- Material for the task:
=-=-=

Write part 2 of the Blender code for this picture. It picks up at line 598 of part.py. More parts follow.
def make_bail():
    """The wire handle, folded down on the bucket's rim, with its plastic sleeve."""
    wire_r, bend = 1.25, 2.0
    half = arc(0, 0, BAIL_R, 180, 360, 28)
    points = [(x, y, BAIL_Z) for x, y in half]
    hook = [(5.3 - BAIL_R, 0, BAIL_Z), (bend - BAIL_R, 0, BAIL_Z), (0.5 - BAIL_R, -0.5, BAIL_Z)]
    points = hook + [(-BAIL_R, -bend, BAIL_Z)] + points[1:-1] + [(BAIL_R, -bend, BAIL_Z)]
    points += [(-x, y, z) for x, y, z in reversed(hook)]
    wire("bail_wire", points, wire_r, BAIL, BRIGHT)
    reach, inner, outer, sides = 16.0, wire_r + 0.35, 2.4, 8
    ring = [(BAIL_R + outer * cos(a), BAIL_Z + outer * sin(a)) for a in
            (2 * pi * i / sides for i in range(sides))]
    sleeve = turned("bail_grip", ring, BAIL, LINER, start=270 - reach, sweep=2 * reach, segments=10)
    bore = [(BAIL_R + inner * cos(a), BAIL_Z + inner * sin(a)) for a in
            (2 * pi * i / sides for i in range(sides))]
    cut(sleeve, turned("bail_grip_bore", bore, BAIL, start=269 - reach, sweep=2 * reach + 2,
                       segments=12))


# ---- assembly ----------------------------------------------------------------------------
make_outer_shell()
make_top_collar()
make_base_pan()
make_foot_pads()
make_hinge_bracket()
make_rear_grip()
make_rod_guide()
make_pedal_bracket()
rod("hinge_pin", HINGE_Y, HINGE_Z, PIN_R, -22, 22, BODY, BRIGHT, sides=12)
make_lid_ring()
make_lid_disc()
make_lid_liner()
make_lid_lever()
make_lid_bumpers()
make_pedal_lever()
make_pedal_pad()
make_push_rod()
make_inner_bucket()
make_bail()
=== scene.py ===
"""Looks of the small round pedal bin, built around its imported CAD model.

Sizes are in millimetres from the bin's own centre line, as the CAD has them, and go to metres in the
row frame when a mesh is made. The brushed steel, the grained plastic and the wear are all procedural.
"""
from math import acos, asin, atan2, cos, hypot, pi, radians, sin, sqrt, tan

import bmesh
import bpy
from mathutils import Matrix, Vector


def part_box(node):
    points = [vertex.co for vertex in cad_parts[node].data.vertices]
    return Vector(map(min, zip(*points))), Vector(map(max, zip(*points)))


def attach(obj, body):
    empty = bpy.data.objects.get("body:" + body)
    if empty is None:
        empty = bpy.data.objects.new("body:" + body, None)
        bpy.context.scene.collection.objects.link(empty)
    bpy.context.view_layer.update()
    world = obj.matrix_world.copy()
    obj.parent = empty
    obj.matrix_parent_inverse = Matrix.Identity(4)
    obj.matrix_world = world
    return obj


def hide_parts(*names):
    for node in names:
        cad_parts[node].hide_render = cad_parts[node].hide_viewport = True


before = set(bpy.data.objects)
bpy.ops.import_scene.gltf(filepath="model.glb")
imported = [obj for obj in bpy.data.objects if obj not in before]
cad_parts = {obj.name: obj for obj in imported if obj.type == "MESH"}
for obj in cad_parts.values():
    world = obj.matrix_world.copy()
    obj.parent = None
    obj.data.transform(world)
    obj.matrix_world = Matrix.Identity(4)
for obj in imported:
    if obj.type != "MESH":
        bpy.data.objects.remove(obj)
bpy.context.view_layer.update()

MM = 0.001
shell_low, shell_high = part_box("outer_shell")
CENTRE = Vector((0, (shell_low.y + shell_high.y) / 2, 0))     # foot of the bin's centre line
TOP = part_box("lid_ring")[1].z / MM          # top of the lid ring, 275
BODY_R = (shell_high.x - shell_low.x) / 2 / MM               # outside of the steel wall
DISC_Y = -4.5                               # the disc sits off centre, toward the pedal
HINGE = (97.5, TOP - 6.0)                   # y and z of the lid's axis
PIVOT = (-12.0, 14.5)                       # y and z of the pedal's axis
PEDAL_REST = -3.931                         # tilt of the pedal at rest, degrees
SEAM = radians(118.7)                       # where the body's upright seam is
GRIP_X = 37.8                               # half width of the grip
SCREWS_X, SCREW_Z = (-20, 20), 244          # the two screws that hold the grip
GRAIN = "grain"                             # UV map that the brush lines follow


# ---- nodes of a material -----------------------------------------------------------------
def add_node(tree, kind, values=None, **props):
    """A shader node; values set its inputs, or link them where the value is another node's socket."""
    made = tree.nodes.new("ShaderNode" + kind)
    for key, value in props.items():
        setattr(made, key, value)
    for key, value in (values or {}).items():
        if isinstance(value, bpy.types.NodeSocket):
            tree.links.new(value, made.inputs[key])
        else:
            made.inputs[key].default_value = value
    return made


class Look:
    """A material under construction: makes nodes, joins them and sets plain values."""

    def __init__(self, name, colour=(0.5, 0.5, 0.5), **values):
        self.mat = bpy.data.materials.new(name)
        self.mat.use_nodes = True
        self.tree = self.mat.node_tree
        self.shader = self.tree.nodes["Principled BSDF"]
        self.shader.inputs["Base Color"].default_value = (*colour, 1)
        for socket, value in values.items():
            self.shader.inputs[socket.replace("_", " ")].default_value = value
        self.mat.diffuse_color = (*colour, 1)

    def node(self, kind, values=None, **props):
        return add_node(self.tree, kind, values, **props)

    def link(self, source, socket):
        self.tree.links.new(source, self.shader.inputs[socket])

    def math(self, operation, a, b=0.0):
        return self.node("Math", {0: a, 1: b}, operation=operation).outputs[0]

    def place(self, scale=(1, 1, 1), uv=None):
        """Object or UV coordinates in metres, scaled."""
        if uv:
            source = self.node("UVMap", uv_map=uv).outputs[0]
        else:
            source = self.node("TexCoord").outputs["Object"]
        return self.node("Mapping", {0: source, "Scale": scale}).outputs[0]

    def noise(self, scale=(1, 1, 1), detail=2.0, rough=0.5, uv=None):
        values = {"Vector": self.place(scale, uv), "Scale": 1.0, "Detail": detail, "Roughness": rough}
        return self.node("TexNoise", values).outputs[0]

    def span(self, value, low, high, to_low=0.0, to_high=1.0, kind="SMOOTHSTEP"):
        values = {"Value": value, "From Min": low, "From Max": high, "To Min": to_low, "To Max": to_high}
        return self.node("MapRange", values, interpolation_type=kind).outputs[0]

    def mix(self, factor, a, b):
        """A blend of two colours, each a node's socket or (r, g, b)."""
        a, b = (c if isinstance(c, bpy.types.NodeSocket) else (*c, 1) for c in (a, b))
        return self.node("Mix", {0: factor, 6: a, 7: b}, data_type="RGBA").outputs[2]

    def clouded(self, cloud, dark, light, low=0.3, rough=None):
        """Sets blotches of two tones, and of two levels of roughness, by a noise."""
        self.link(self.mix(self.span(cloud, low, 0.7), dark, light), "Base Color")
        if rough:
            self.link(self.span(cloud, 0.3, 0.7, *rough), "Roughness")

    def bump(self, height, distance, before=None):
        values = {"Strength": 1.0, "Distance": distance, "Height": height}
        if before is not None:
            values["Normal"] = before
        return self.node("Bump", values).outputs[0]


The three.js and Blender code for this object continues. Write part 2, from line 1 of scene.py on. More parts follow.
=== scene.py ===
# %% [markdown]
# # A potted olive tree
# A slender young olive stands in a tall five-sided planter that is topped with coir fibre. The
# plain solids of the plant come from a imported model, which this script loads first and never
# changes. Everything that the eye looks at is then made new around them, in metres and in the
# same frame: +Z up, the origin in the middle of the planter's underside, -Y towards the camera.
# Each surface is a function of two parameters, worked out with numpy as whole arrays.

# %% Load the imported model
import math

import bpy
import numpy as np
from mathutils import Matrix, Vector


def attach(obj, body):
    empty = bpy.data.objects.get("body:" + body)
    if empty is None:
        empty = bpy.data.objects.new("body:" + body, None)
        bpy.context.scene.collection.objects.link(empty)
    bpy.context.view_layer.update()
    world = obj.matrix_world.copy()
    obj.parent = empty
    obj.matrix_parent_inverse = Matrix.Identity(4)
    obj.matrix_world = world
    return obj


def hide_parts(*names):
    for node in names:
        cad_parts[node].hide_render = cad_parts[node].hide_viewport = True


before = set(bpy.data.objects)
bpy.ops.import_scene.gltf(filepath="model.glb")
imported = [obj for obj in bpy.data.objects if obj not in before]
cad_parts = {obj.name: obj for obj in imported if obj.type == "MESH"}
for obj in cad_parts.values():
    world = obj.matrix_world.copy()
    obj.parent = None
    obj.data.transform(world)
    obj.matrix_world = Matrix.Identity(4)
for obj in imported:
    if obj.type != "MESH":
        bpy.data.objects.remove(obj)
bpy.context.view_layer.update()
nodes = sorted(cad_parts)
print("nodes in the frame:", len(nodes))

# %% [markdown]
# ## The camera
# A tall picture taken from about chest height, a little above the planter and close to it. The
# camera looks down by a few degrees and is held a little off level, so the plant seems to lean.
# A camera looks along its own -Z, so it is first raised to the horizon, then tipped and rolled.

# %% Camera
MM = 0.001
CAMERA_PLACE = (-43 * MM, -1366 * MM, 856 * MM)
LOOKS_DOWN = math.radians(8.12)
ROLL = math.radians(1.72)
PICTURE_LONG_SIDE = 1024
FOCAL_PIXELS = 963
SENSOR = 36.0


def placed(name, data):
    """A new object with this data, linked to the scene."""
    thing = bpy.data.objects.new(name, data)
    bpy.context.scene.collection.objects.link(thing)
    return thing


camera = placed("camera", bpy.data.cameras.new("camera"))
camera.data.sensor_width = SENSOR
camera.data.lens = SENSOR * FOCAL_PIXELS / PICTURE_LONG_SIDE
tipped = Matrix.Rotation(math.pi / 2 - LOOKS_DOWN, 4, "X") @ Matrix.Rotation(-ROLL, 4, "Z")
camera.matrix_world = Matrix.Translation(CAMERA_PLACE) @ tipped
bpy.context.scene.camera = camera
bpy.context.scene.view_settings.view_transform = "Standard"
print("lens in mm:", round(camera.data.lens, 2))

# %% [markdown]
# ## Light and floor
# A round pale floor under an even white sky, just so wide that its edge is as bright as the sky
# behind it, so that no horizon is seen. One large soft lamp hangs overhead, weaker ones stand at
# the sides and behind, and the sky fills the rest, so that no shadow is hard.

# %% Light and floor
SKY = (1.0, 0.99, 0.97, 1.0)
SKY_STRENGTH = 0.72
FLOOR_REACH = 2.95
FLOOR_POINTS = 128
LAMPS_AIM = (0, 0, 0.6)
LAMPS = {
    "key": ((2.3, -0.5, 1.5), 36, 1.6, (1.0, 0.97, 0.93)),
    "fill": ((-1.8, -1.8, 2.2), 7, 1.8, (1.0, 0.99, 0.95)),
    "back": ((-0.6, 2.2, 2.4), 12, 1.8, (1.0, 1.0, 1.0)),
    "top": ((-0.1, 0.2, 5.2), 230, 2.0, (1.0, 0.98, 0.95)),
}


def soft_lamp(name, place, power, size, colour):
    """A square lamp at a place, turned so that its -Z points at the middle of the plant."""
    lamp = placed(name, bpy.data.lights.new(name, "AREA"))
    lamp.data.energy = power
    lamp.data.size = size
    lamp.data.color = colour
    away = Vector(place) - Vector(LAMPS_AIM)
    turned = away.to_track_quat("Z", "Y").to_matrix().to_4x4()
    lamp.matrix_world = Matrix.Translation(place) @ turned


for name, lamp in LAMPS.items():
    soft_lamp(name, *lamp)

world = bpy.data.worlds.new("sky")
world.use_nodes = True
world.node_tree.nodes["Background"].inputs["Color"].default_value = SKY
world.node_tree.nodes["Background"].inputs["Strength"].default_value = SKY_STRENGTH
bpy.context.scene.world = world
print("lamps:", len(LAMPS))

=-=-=

In the material above, locate the line containing "# ---- assembly" and the line containing "points = [vertex.co". Transcribe exactly those two lines and every line between them, and nothing more.

# ---- assembly ----------------------------------------------------------------------------
make_outer_shell()
make_top_collar()
make_base_pan()
make_foot_pads()
make_hinge_bracket()
make_rear_grip()
make_rod_guide()
make_pedal_bracket()
rod("hinge_pin", HINGE_Y, HINGE_Z, PIN_R, -22, 22, BODY, BRIGHT, sides=12)
make_lid_ring()
make_lid_disc()
make_lid_liner()
make_lid_lever()
make_lid_bumpers()
make_pedal_lever()
make_pedal_pad()
make_push_rod()
make_inner_bucket()
make_bail()
=== scene.py ===
"""Looks of the small round pedal bin, built around its imported CAD model.

Sizes are in millimetres from the bin's own centre line, as the CAD has them, and go to metres in the
row frame when a mesh is made. The brushed steel, the grained plastic and the wear are all procedural.
"""
from math import acos, asin, atan2, cos, hypot, pi, radians, sin, sqrt, tan

import bmesh
import bpy
from mathutils import Matrix, Vector


def part_box(node):
    points = [vertex.co for vertex in cad_parts[node].data.vertices]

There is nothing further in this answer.